*GIVEN INFORMATION:*

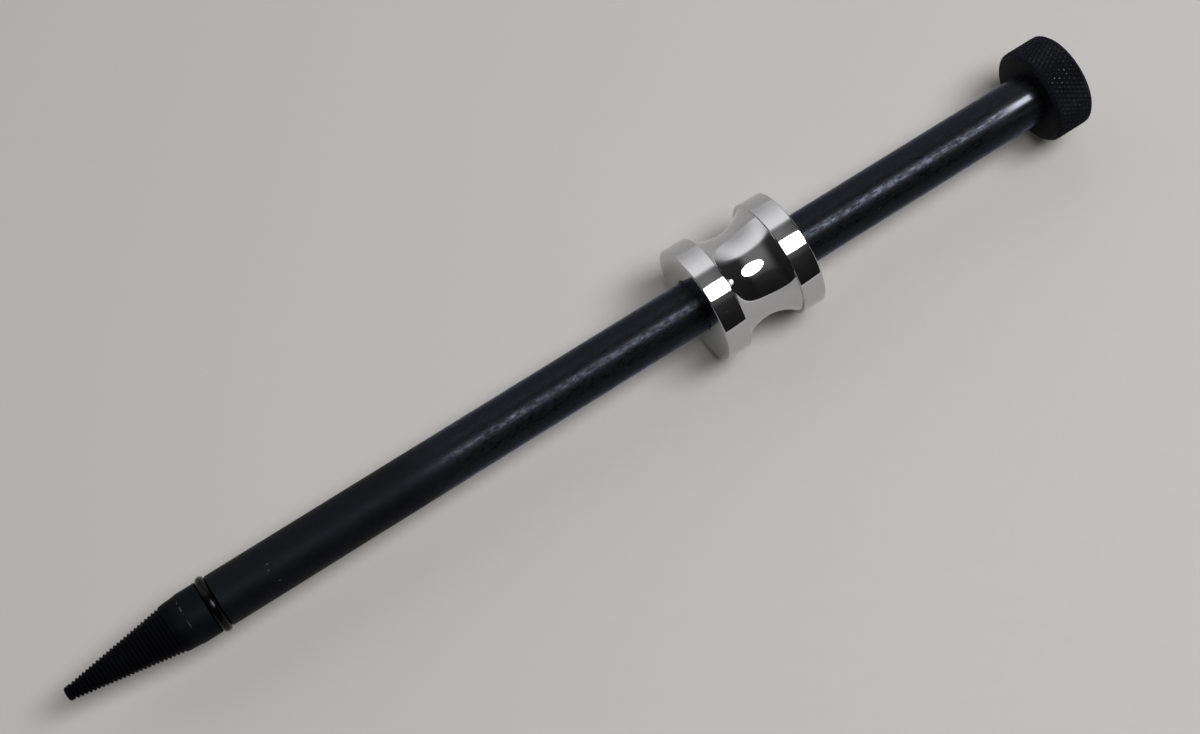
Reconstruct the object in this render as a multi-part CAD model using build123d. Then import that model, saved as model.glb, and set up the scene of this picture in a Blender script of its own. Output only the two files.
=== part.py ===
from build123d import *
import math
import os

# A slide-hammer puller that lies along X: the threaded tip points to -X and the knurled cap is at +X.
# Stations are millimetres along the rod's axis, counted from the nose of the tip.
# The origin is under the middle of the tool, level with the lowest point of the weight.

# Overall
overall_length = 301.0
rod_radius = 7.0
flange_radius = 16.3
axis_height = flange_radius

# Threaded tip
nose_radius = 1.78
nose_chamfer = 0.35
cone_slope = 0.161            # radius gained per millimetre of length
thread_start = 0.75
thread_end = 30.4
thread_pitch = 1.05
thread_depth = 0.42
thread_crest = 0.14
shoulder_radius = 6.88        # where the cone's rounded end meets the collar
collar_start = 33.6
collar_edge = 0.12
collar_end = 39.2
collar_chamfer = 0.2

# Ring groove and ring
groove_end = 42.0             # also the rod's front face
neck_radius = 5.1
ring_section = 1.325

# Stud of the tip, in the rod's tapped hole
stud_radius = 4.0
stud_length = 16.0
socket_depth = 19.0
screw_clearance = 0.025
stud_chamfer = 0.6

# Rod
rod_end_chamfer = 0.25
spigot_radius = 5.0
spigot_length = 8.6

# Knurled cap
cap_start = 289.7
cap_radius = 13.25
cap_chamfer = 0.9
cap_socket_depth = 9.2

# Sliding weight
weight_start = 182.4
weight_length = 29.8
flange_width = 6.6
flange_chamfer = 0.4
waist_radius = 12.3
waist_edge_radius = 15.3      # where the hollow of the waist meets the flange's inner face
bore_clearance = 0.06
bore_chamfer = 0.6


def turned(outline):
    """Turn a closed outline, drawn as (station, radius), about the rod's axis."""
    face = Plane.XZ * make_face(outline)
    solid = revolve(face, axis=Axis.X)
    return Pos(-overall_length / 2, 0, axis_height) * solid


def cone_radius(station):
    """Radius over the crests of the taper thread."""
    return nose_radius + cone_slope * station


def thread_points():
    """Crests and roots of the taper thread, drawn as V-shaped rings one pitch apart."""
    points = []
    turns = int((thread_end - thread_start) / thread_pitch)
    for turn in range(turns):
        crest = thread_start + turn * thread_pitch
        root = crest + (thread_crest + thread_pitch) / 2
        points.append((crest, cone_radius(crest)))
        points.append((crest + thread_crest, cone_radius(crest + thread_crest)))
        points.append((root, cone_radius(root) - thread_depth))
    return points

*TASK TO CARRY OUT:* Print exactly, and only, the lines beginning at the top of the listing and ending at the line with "collar_chamfer = 0.2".

*TASK OUTPUT:*
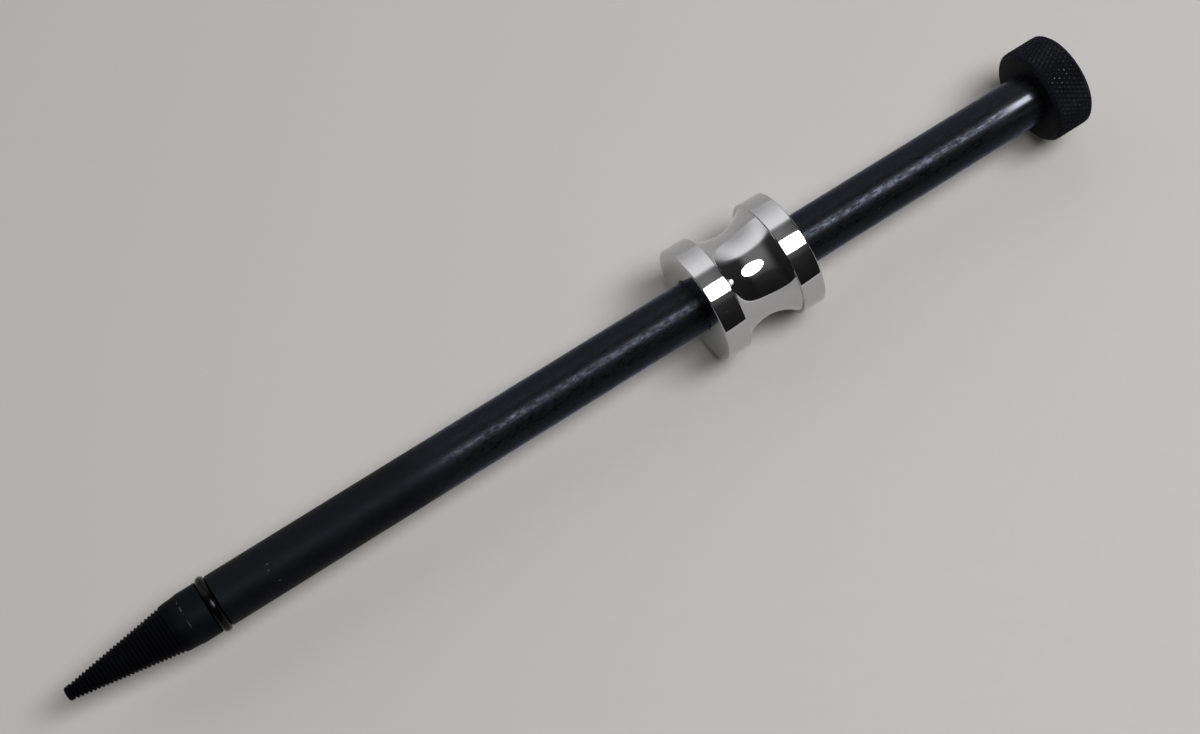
Reconstruct the object in this render as a multi-part CAD model using build123d. Then import that model, saved as model.glb, and set up the scene of this picture in a Blender script of its own. Output only the two files.
=== part.py ===
from build123d import *
import math
import os

# A slide-hammer puller that lies along X: the threaded tip points to -X and the knurled cap is at +X.
# Stations are millimetres along the rod's axis, counted from the nose of the tip.
# The origin is under the middle of the tool, level with the lowest point of the weight.

# Overall
overall_length = 301.0
rod_radius = 7.0
flange_radius = 16.3
axis_height = flange_radius

# Threaded tip
nose_radius = 1.78
nose_chamfer = 0.35
cone_slope = 0.161            # radius gained per millimetre of length
thread_start = 0.75
thread_end = 30.4
thread_pitch = 1.05
thread_depth = 0.42
thread_crest = 0.14
shoulder_radius = 6.88        # where the cone's rounded end meets the collar
collar_start = 33.6
collar_edge = 0.12
collar_end = 39.2
collar_chamfer = 0.2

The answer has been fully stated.